Now Borges is of course more well known as a magical realist or general fantasist, but I think a large body of his work falls firmly into the weird fiction genre. The Zahir, The Immortal, The Book of Sand, The Circular Ruins etc all have quite common weird fiction elements; in The Immortal, a man seeks out a nameless and forbidden city in the deserts of Arabia said to contain the fountain of immortality; in The Zahir, a man (Borges himself in fact) comes across a strange coin with the ability to endlessly replicate itself in your memory until it becomes all you see; in Tlon, Uqbar, Orbis Tertius a vast and secret society plots to supplant the world we know with an imaginary world no less hellish...

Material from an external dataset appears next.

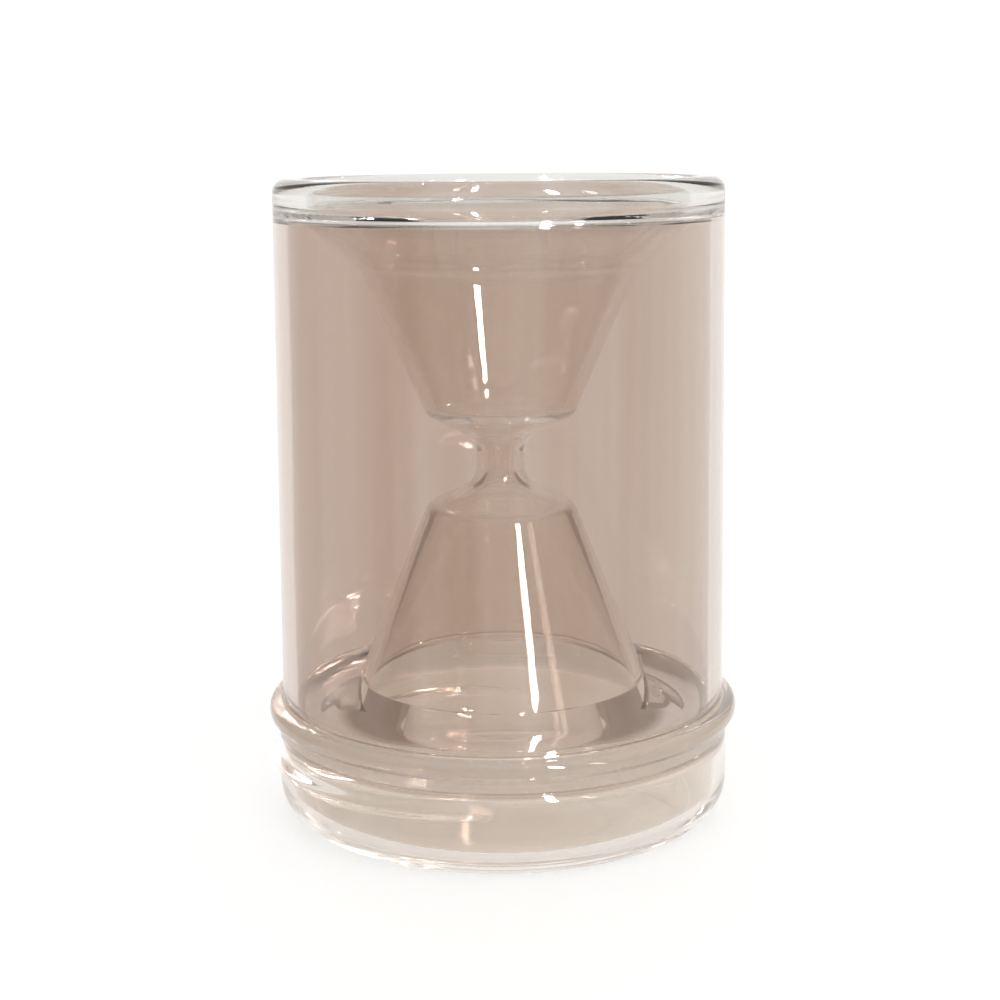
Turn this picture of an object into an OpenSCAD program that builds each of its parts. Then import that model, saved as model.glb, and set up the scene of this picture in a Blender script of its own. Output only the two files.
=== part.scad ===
// Double-walled glass hourglass vessel.
// An hourglass-shaped liner hangs inside a straight glass jacket. The two are fused at the rim and
// again behind the bead near the bottom, which seals the air space between them. Below the bead the
// outer wall goes on as a short foot with one raised thread and a closed, slightly pushed-up floor.
// Origin: centre of the base, on the plane that the vessel stands on. +Z up, millimetres.

/* [Overall] */
// Height from the resting plane to the top of the rim
height = 118.5; // [114:0.5:122]
// Outer radius of the straight jacket
jacket_r = 41.5; // [40:0.5:46]
// Wall of the jacket
jacket_wall = 2.6; // [2:0.1:3.2]
// Wall of the hourglass liner
liner_wall = 2.1; // [1.6:0.1:2.4]

/* [Rim] */
// Depth of the solid glass where liner and jacket are fused
rim_depth = 5.2; // [4.8:0.1:5.6]
// Radius of the rounding on the rim's outer edge
rim_round = 2.6; // [1.5:0.1:2.6]
// Radius of the rounding on the rim's inner edge
rim_inner_round = 1.9; // [1:0.1:2]

/* [Liner] */
// Radius where the rim funnel turns into the upper cup
cup_top_r = 24.6; // [22:0.2:26]
// Depth of that turn below the rim's top
cup_top_depth = 16.4; // [15.8:0.2:17]
// Radius of the upper cup's bottom corner
cup_bottom_r = 13.1; // [11:0.2:15]
// Depth of the upper cup's bottom corner
cup_bottom_depth = 43; // [40:0.5:45]
// Radius of the sand hole through the throat
throat_hole_r = 2.4; // [1.5:0.1:3]
// Radius of the lower bell's shoulder
bell_top_r = 13; // [11:0.2:15]
// Depth of the lower bell's shoulder
bell_top_depth = 61.6; // [60:0.2:63]
// Radius where the lower bell turns out into its flange
bell_foot_r = 28.7; // [27:0.2:30]
// Depth of that turn
bell_foot_depth = 100.4; // [99:0.2:100.8]

/* [Bead and foot] */
// Depth of the bead's widest line below the rim's top
bead_depth = 98.4; // [97.8:0.2:99.6]
// Radius of the bead's widest line
bead_r = 44; // [43.2:0.1:46]
// Outer radius of the foot
foot_r = 42.2; // [41.5:0.1:43]
// Wall of the foot
foot_wall_t = 2.5; // [2:0.1:3]
// Radius of the rounding between foot and floor
foot_round = 6.5; // [5:0.5:7]
// Thickness of the floor
floor_t = 2.6; // [2:0.1:3.2]
// Width of the ring that the vessel stands on
stand_width = 2; // [1:0.5:4]
// Height that the floor is pushed up at its centre
floor_push = 1.3; // [0.5:0.1:2]

/* [Thread] */
// Height that the thread stands out of the foot
thread_rise = 1.1; // [0.6:0.1:1.4]
// Width of the thread along the axis
thread_width = 3; // [2:0.1:3.5]
// Drop of the thread in one full turn
thread_pitch = 10; // [6:0.5:11]
// Turn that the thread covers, in degrees
thread_turn = 190; // [90:5:220]
// Depth of the thread's upper end below the rim's top
thread_depth = 105.4; // [105:0.2:106.6]

/* [Hidden] */
$fn = 96;
ARC = 8;                               // steps in one rounded corner of a profile
tint = [0.74, 0.64, 0.57, 0.45];       // beige glass
clear = [0.86, 0.87, 0.85, 0.45];      // near clear glass of the rim

jacket_in = jacket_r - jacket_wall;
foot_in = foot_r - foot_wall_t;
half_wall = liner_wall / 2;
throat_r = throat_hole_r + half_wall;  // middle of the throat's wall
rim_z = height - rim_depth;
bead_z = height - bead_depth;
bead_half = 1.7;                       // half the bead's height
bead_sweep = 70;                       // the bead's round flank ends this far from its widest line
inner_step = 2;                        // fall over which the foot's inner wall widens
bead_top = bead_z + 2.4;               // where the jacket meets the bead ring
bead_low = bead_z - 4.6;               // where the bead ring meets the foot
floor_top = foot_round + 1;            // where the foot wall meets the floor piece
funnel_slope = 0.88;                   // fall of the funnel per millimetre of radius
shelf_slope = 0.54;                    // fall of the cup's bottom towards the throat
shoulder_slope = 0.51;                 // fall of the bell's top away from the throat

// Middle line of the liner's wall, from the rim down: [radius, z, corner radius]
function down(depth) = height - depth;
funnel_start_r = 36;
LINE = [
    [funnel_start_r, down(cup_top_depth) + funnel_slope * (funnel_start_r - cup_top_r), 0],
    [cup_top_r, down(cup_top_depth), 7],
    [cup_bottom_r, down(cup_bottom_depth), 2.2],
    [throat_r, down(cup_bottom_depth) - shelf_slope * (cup_bottom_r - throat_r), 5],
    [throat_r, down(bell_top_depth) + shoulder_slope * (bell_top_r - throat_r), 5],
    [bell_top_r, down(bell_top_depth), 3.2],
    [bell_foot_r, down(bell_foot_depth), 6],
    [jacket_in, down(bell_foot_depth) - 1.4, 0]];

// Vector helpers for profiles
function unit(v) = v / norm(v);
function left_of(v) = [-v[1], v[0]];
function xy(p) = [p[0], p[1]];
function between(a, b, t) = xy(a) + (xy(b) - xy(a)) * t;
function turn_side(a, b, c) = sign((b[0] - a[0]) * (c[1] - b[1]) - (b[1] - a[1]) * (c[0] - b[0]));

// Corner b of the line a-b-c, moved sideways by d to the left
function shifted(a, b, c, d) =
    let (n1 = left_of(unit(xy(b) - xy(a))), n2 = left_of(unit(xy(c) - xy(b))))
    xy(b) + d * (n1 + n2) / (1 + n1 * n2);

// Arc that rounds the corner at b with radius r
function rounded(a, b, c, r) =
    let (u = unit(a - b), w = unit(c - b), half = acos(u * w) / 2,
         centre = b + unit(u + w) * r / sin(half), s = turn_side(a, b, c),
         start = centre + left_of(unit(b - a)) * -s * r, sweep = s * (180 - 2 * half))
    [for (i = [0:ARC]) let (q = sweep * i / ARC, v = start - centre)
        centre + [v[0] * cos(q) - v[1] * sin(q), v[0] * sin(q) + v[1] * cos(q)]];

// One side of the wall, d to the left of the stretch that starts at point p and ends at point q
// and passes the corners numbered first to last
function wall_side(p, first, last, q, d) =
    let (pts = concat([p], [for (i = [first:last]) LINE[i]], [q]), n = len(pts),
         n_in = left_of(unit(xy(pts[1]) - xy(pts[0]))),
         n_out = left_of(unit(xy(pts[n - 1]) - xy(pts[n - 2]))),
         moved = concat([xy(p) + d * n_in],
                        [for (i = [1:n - 2]) shifted(pts[i - 1], pts[i], pts[i + 1], d)],
                        [xy(q) + d * n_out]))
    concat([moved[0]],
           [for (i = [1:n - 2])
               each rounded(moved[i - 1], moved[i], moved[i + 1],
                            pts[i][2] - d * turn_side(pts[i - 1], pts[i], pts[i + 1]))],
           [moved[n - 1]]);

function reversed(list) = [for (i = [len(list) - 1:-1:0]) list[i]];

// A stretch of the liner as a turned wall of even thickness
module liner_piece(p, first, last, q) {
    rotate_extrude()
        polygon(concat(wall_side(p, first, last, q, half_wall),
                       reversed(wall_side(p, first, last, q, -half_wall))));
}

// Joints between the liner's pieces, on the straight stretches of its middle line
FUNNEL_CUP = between(LINE[1], LINE[2], 0.3);
CUP_THROAT = between(LINE[2], LINE[3], 0.45);
THROAT_BELL = between(LINE[4], LINE[5], 0.55);
BELL_FLANGE = between(LINE[5], LINE[6], 0.82);
FLANGE_END = between(LINE[6], LINE[7], 0.5);

// Quarter arc of a profile, from angle a0 to a1
function arc(centre, r, a0, a1) =
    [for (i = [0:ARC]) let (q = a0 + (a1 - a0) * i / ARC) centre + r * [cos(q), sin(q)]];

// Solid rim where the jacket and the liner are fused together
module rim_ring() {
    outer_start = wall_side(LINE[0], 1, 1, FUNNEL_CUP, half_wall)[0];
    inner_start = wall_side(LINE[0], 1, 1, FUNNEL_CUP, -half_wall)[0];
    lip = 0.2;                         // ledge between the inner rounding and the funnel
    color(clear) rotate_extrude() polygon(concat(
        [[jacket_in, rim_z], [jacket_r, rim_z]],
        arc([jacket_r - rim_round, height - rim_round], rim_round, 0, 90),
        arc([inner_start[0] + rim_inner_round + lip, height - rim_inner_round],
            rim_inner_round, 90, 180),
        [inner_start, outer_start]));
}

// Straight outer tube
module outer_jacket() {
    color(tint) translate([0, 0, bead_top]) difference() {
        cylinder(r = jacket_r, h = rim_z - bead_top);
        translate([0, 0, -1]) cylinder(r = jacket_in, h = rim_z - bead_top + 2);
    }
}

// Conical funnel from the rim to the cup
module rim_funnel() {
    color(tint) liner_piece(LINE[0], 1, 1, FUNNEL_CUP);
}

// Upper cup that holds the sand before it falls
module upper_cup() {
    color(tint) liner_piece(FUNNEL_CUP, 2, 2, CUP_THROAT);
}

// Waisted throat with the sand hole
module throat() {
    color(tint) liner_piece(CUP_THROAT, 3, 4, THROAT_BELL);
}

// Lower bell
module lower_bell() {
    color(tint) liner_piece(THROAT_BELL, 5, 5, BELL_FLANGE);
}

// Flange that turns the bell's foot out to the jacket, with a fused fillet against the wall
module bell_flange() {
    top = wall_side(BELL_FLANGE, 6, 6, FLANGE_END, half_wall);
    under = wall_side(BELL_FLANGE, 6, 6, FLANGE_END, -half_wall);
    fillet_r = bead_top - top[len(top) - 1][1];
    fillet_sweep = 75;                 // the fillet leaves the sloping flange before its lowest point
    color(tint) rotate_extrude() polygon(concat(
        top,
        arc([jacket_in - fillet_r, bead_top], fillet_r, -fillet_sweep, 0),
        [[jacket_in, bead_low]],
        reversed(under)));
}

// Rounded bead that runs round the outside
module bead_ring() {
    color(tint) rotate_extrude() polygon(concat(
        [[jacket_in, bead_low], [foot_r, bead_low], [foot_r, bead_z - bead_half]],
        arc([bead_r - bead_half, bead_z], bead_half, -bead_sweep, bead_sweep),
        [[jacket_r, bead_z + bead_half], [jacket_r, bead_top], [jacket_in, bead_top]]));
}

// Straight wall of the foot, under the bead
module foot_wall() {
    color(clear) rotate_extrude() polygon([
        [jacket_in, bead_low], [foot_r, bead_low], [foot_r, floor_top], [foot_in, floor_top],
        [foot_in, bead_low - inner_step]]);
}

// Closed floor with its rounded edge, pushed up in the middle
module base_floor() {
    edge_r = foot_r - foot_round;      // outer edge of the ring that it stands on
    ring_r = edge_r - stand_width;     // inner edge of that ring
    slope_r = ring_r - 4;              // where the floor has risen most of its push
    slope_z = floor_push * 0.6;
    corner_r = foot_round - foot_wall_t;
    color(clear) rotate_extrude() polygon(concat(
        [[foot_in, floor_top], [foot_r, floor_top]],
        arc([edge_r, foot_round], foot_round, 0, -90),
        [[ring_r, 0], [slope_r, slope_z], [0, floor_push],
         [0, floor_push + floor_t], [slope_r, slope_z + floor_t]],
        arc([foot_in - corner_r, floor_t + slope_z / 2 + corner_r], corner_r, -90, 0)));
}

// One raised right-hand thread, faded out at both ends. Its root is a chord of the foot's wall at
// every step, so it starts just outside that wall.
thread_steps = 40;
thread_sides = 8;
thread_start = -92;                    // angle of the thread's upper end
thread_root = foot_r / cos(thread_turn / thread_steps / 2);
least_rise = 0.15;                      // height and width that are left at the faded ends
least_width = 0.4;
fade_length = 0.12;                     // part of the thread's length that fades at each end
function thread_fade(t) = min(1, min(t, 1 - t) / fade_length);
function thread_ring(t) =
    let (turn = thread_start - t * thread_turn,
         z0 = down(thread_depth) - thread_pitch * t * thread_turn / 360,
         rise = least_rise + (thread_rise - least_rise) * sqrt(thread_fade(t)),
         half = thread_width / 2 * (least_width + (1 - least_width) * thread_fade(t)))
    [for (k = [0:thread_sides - 1])
        let (q = 180 * k / (thread_sides - 1) - 90, r = thread_root + rise * cos(q))
        [r * cos(turn), r * sin(turn), z0 + half * sin(q)]];

module thread_ridge() {
    n = thread_sides;
    points = [for (i = [0:thread_steps]) each thread_ring(i / thread_steps)];
    sides = [for (i = [0:thread_steps - 1], k = [0:n - 1])
        [i * n + k, i * n + (k + 1) % n, (i + 1) * n + (k + 1) % n, (i + 1) * n + k]];
    upper_end = [for (k = [n - 1:-1:0]) k];
    lower_end = [for (k = [0:n - 1]) thread_steps * n + k];
    color(clear) polyhedron(points, concat(sides, [upper_end, lower_end]), convexity = 4);
}

rim_ring();
outer_jacket();
rim_funnel();
upper_cup();
throat();
lower_bell();
bell_flange();
bead_ring();
foot_wall();
thread_ridge();
base_floor();
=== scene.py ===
# Looks of a double-walled glass hourglass vessel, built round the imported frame.
# Lengths are in metres, +Z is up, and the vessel stands on z = 0 with its axis on Z.
import functools
import math
import operator

import bmesh
import bpy
from mathutils import Matrix, Vector, noise


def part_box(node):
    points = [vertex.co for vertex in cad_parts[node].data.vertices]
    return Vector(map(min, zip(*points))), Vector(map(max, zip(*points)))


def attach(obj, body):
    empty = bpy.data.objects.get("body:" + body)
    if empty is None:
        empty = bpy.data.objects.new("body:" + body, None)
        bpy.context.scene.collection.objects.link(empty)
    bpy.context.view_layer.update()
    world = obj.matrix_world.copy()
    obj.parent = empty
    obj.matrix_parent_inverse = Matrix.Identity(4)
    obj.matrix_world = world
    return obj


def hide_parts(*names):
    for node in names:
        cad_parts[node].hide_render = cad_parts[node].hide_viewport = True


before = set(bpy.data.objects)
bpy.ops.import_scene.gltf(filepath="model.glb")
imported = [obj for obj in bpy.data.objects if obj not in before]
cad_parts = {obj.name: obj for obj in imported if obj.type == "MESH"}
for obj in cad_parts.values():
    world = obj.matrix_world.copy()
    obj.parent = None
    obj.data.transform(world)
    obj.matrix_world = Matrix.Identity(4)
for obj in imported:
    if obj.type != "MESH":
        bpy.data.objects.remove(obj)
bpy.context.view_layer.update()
scene = bpy.context.scene
MM = 0.001

# ---------------------------------------------------------------- sizes from the frame

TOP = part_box("rim_ring")[1].z
JACKET_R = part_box("outer_jacket")[1].x
RIM_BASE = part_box("outer_jacket")[1].z
BEAD_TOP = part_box("bead_ring")[1].z
BEAD_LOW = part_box("bead_ring")[0].z
BEAD_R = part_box("bead_ring")[1].x
FOOT_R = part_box("foot_wall")[1].x
FLOOR_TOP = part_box("base_floor")[1].z

# ---------------------------------------------------------------- sizes of the glass section

JACKET_WALL = 2.6 * MM
LINER_WALL = 2.1 * MM
FOOT_WALL = 2.5 * MM
JACKET_IN = JACKET_R - JACKET_WALL
FOOT_IN = FOOT_R - FOOT_WALL
HALF_LINER = LINER_WALL / 2
SAND_HOLE_R = 2.4 * MM
THROAT_R = SAND_HOLE_R + HALF_LINER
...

Of course, these elements alone don't necessarily mean much, but aside from a more heightened literary flavor and depth of ideas, Borges's handling of these elements and the emotional and intellectual response he elicits is much the same as many classical weird writers. In The Book of Sand, for instance, the narrator, greedy for knowledge and a satiation of his curiosity, purchases a strange book from a nameless traveller, a book that appears to be infinite in extent and filled with obscure secrets. The book comes to fill his days and nights until he realizes that its very existence curses him; he then attempts to get rid of it. This theme, or variations on it, recur in a number of his other stories. There is, in all cases, a "malign and particular suspension or defeat of those fixed laws of Nature", a feeling that nature has been broached in some way, and the resulting horror that springs from that.

Anyway, I don't want to make too big a deal of this. Just something I thought might be interesting to ponder and perhaps discuss.
 
"...and we discovered, with the inevitability of discoveries made late at night, that mirrors have something grotesque about them. Then Bioy Cesares recalled that one of the heresiarchs of Uqbar had stated that mirrors and copulation are abominable, since they both multiply the numbers of man."
 
I have not read much Borges but its clear from the little i have read he had weird stories.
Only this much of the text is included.